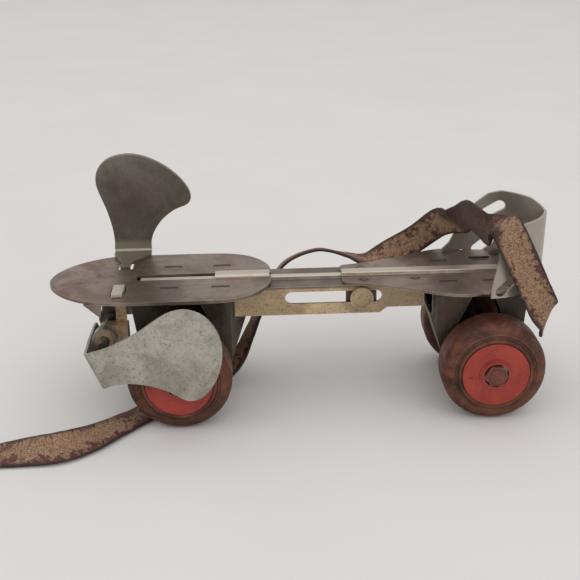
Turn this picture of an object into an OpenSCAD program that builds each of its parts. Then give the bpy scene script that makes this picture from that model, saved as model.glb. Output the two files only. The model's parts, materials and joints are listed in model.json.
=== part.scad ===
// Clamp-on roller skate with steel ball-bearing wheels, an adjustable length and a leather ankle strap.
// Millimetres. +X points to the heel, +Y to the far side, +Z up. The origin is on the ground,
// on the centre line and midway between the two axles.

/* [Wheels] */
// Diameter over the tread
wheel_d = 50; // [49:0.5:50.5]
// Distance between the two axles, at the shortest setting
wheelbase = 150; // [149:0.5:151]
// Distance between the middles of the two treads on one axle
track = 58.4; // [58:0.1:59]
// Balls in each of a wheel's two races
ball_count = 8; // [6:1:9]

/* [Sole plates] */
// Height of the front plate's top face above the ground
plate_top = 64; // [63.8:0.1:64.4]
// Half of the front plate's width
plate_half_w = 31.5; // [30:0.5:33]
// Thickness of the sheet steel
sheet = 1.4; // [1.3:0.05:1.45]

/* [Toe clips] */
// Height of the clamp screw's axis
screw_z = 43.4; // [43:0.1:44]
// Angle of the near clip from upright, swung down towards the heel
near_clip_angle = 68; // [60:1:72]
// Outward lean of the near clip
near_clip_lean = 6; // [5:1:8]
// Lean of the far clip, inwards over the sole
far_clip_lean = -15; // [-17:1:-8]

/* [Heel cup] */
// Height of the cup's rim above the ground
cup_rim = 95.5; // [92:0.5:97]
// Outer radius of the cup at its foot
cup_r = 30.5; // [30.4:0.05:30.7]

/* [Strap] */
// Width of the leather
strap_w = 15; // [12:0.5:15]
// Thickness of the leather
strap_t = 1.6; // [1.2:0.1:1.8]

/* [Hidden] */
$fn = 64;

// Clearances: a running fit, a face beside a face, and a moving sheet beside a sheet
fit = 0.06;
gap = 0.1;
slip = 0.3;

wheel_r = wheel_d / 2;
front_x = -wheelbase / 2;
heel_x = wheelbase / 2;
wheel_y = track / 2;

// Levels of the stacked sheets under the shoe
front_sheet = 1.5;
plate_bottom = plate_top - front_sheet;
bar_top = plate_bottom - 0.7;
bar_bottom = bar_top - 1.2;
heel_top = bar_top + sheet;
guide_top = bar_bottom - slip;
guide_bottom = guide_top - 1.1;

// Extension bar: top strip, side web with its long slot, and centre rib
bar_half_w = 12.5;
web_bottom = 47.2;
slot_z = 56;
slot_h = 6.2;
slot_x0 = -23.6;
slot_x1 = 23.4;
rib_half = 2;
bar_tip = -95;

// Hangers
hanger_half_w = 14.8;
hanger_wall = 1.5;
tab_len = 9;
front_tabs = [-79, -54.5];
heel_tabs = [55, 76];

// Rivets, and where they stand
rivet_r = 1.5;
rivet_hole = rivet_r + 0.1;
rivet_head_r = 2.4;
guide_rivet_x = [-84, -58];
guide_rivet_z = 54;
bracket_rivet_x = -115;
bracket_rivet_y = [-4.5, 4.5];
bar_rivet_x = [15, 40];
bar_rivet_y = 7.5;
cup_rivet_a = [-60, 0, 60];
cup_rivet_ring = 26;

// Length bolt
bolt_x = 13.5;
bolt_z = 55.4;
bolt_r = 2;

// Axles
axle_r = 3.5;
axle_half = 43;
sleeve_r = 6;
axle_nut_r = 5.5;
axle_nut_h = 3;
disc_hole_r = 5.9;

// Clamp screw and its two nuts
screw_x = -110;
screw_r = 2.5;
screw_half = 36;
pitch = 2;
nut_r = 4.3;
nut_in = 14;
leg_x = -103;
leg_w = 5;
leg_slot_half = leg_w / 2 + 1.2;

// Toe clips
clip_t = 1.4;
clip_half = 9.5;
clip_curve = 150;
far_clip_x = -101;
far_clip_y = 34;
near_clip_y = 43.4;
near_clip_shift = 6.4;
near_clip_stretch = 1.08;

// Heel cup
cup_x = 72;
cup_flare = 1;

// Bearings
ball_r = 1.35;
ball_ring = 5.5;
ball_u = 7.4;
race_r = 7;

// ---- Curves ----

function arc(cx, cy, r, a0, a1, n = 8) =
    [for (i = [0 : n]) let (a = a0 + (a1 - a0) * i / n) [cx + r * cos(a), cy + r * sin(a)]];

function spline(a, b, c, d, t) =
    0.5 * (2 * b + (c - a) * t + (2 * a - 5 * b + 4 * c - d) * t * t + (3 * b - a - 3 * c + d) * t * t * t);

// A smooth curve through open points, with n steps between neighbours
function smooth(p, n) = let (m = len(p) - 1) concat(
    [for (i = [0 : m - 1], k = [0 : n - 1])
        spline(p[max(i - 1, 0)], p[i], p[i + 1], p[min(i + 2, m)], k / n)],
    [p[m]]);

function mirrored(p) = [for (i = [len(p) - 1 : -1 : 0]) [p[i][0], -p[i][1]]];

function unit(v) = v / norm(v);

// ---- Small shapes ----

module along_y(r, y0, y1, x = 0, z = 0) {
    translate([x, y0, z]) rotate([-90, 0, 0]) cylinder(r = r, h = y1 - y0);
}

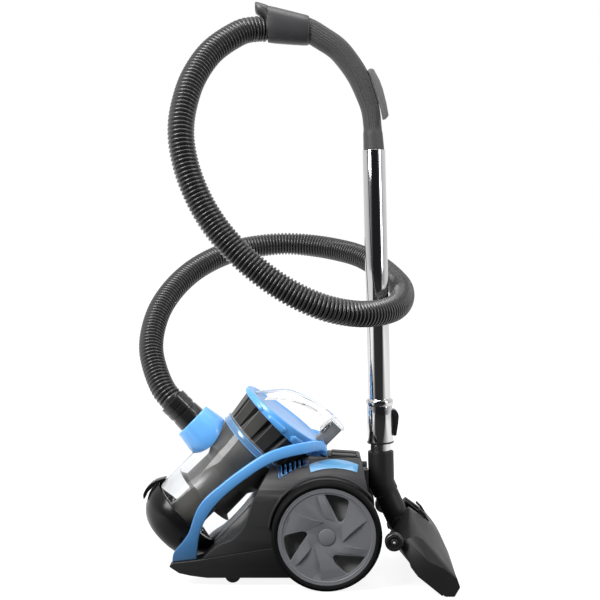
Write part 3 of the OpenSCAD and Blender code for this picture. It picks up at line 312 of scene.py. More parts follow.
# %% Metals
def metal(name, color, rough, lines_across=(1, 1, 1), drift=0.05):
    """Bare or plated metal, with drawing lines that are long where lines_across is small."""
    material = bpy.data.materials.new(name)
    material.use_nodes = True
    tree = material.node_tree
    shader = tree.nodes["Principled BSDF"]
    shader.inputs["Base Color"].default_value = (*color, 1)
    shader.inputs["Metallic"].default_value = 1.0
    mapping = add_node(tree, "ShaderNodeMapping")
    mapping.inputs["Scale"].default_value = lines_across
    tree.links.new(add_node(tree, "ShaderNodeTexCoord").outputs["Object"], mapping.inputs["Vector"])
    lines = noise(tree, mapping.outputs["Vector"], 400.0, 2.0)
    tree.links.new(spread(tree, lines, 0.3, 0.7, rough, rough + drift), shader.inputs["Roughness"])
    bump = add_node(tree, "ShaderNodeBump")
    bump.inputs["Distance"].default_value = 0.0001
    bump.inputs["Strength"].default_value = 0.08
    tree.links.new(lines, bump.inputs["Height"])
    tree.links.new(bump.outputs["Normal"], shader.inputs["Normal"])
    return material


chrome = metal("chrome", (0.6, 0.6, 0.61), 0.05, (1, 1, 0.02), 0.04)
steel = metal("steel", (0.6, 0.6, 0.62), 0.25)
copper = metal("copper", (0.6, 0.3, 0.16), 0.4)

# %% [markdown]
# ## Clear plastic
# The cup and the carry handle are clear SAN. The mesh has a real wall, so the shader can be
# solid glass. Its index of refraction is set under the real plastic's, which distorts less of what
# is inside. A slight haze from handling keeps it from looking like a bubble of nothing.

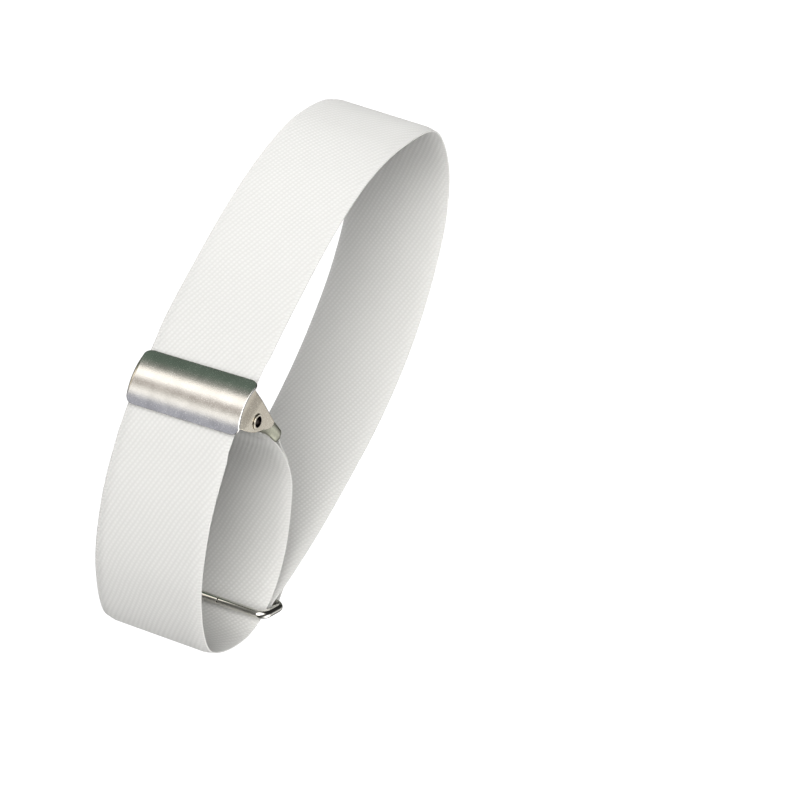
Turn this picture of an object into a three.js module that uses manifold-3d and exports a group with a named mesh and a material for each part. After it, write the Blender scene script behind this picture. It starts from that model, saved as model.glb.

☆ ☆ ☆ ☆ ☆

Starting at the first line of the entries above, please extract each line up to and including the line with "sheet = 1.4; // [1.3:0.05:1.45]", unchanged, and add nothing.

• **COMPLETE OUTPUT**
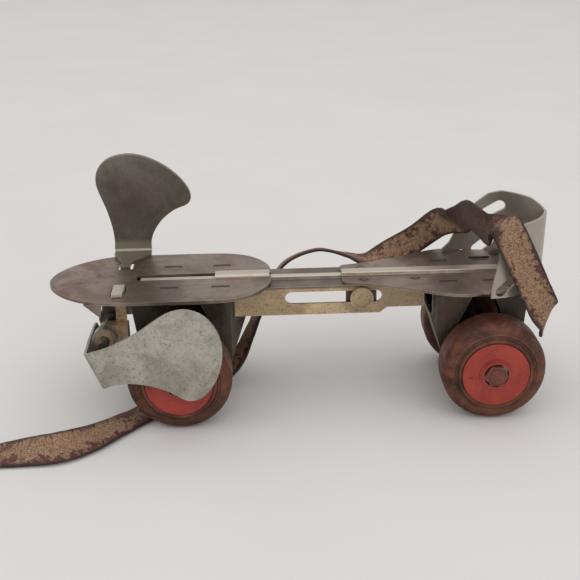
Turn this picture of an object into an OpenSCAD program that builds each of its parts. Then give the bpy scene script that makes this picture from that model, saved as model.glb. Output the two files only. The model's parts, materials and joints are listed in model.json.
=== part.scad ===
// Clamp-on roller skate with steel ball-bearing wheels, an adjustable length and a leather ankle strap.
// Millimetres. +X points to the heel, +Y to the far side, +Z up. The origin is on the ground,
// on the centre line and midway between the two axles.

/* [Wheels] */
// Diameter over the tread
wheel_d = 50; // [49:0.5:50.5]
// Distance between the two axles, at the shortest setting
wheelbase = 150; // [149:0.5:151]
// Distance between the middles of the two treads on one axle
track = 58.4; // [58:0.1:59]
// Balls in each of a wheel's two races
ball_count = 8; // [6:1:9]

/* [Sole plates] */
// Height of the front plate's top face above the ground
plate_top = 64; // [63.8:0.1:64.4]
// Half of the front plate's width
plate_half_w = 31.5; // [30:0.5:33]
// Thickness of the sheet steel
sheet = 1.4; // [1.3:0.05:1.45]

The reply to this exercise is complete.